Former NASA Official Guilty of Ethics Charge

By Del Quentin Wilber
Washington Post Staff Writer
Friday, August 7, 2009

A former top NASA official was convicted Thursday in the District's federal court of steering millions of government dollars to one of his consulting clients.

Courtney Stadd, 54, of Bethesda was convicted of using his government job to serve his own financial interests and of making false statements.

Stadd declined to comment. His attorney, Mark Rollins, said he was "disappointed, and we plan to appeal."

Stadd could face up to 15 years in prison when sentenced in November. Assistant U.S. Attorneys Matthew Solomon and David Johnson, who prosecuted the case, said they were pleased by the verdict but declined to comment further.

Stadd, who worked on George W. Bush's 2000 campaign, was NASA's chief of staff from 2001 through 2003. He left to become a private consultant but returned to NASA in April 2005 for several months as a "special government employee" to help the transition of new administrator Michael Griffin.

It was during this time that federal prosecutors say he steered federal funds to a consulting client, Mississippi State University's GeoResources Institute, which has been renamed Geosystems Research Institute.

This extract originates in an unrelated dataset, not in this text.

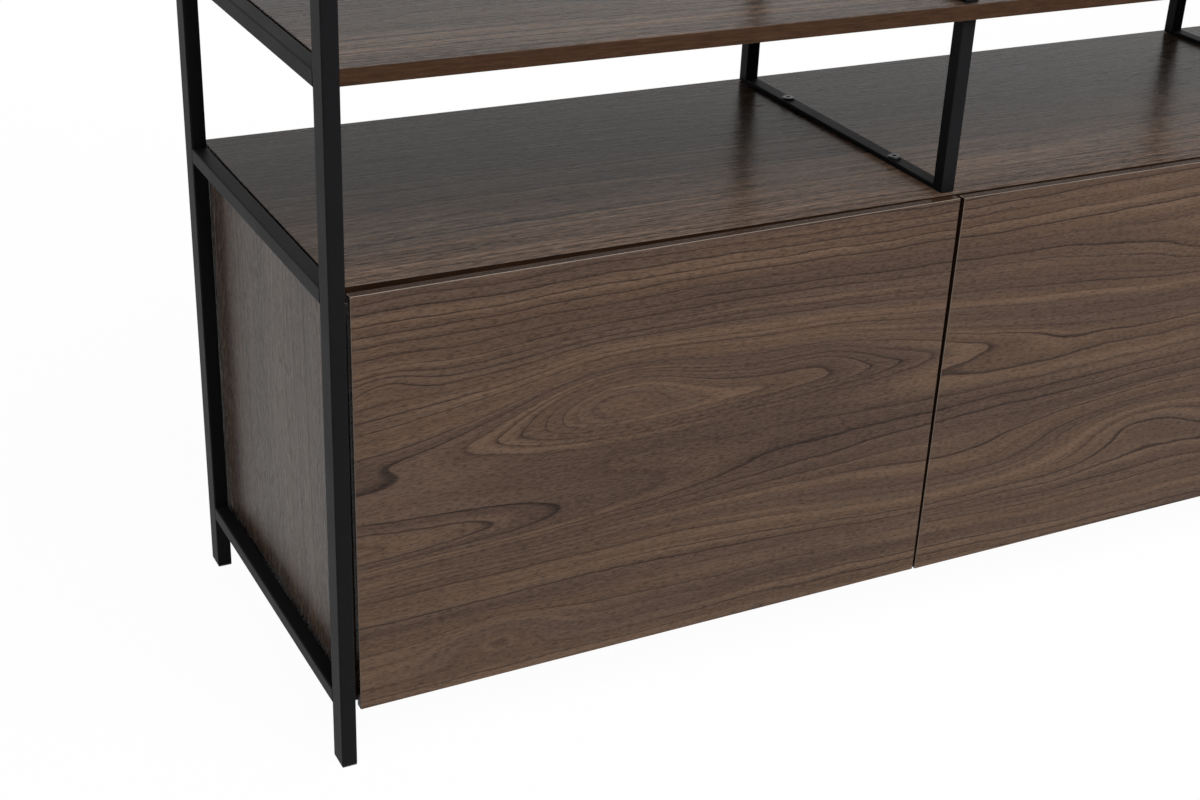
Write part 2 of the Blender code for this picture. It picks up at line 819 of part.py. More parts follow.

Stadd told his NASA ethics advisers that he was recusing himself from any activities that might benefit his consulting clients, federal prosecutors said. But Stadd actually told a subordinate that $12 million of a $15 million congressional earmark had to go to firms in Mississippi. Of that $12 million, Mississippi State got about $9.5 million, federal prosecutors said.

Federal prosecutors pointed to e-mails between Stadd and Mississippi State officials in which he discussed helping them obtain the funds. When he left the government, he also asked the university to increase his compensation from $7,000 to $10,000 a month, citing his efforts to win the school the earmarked money, prosecutors said.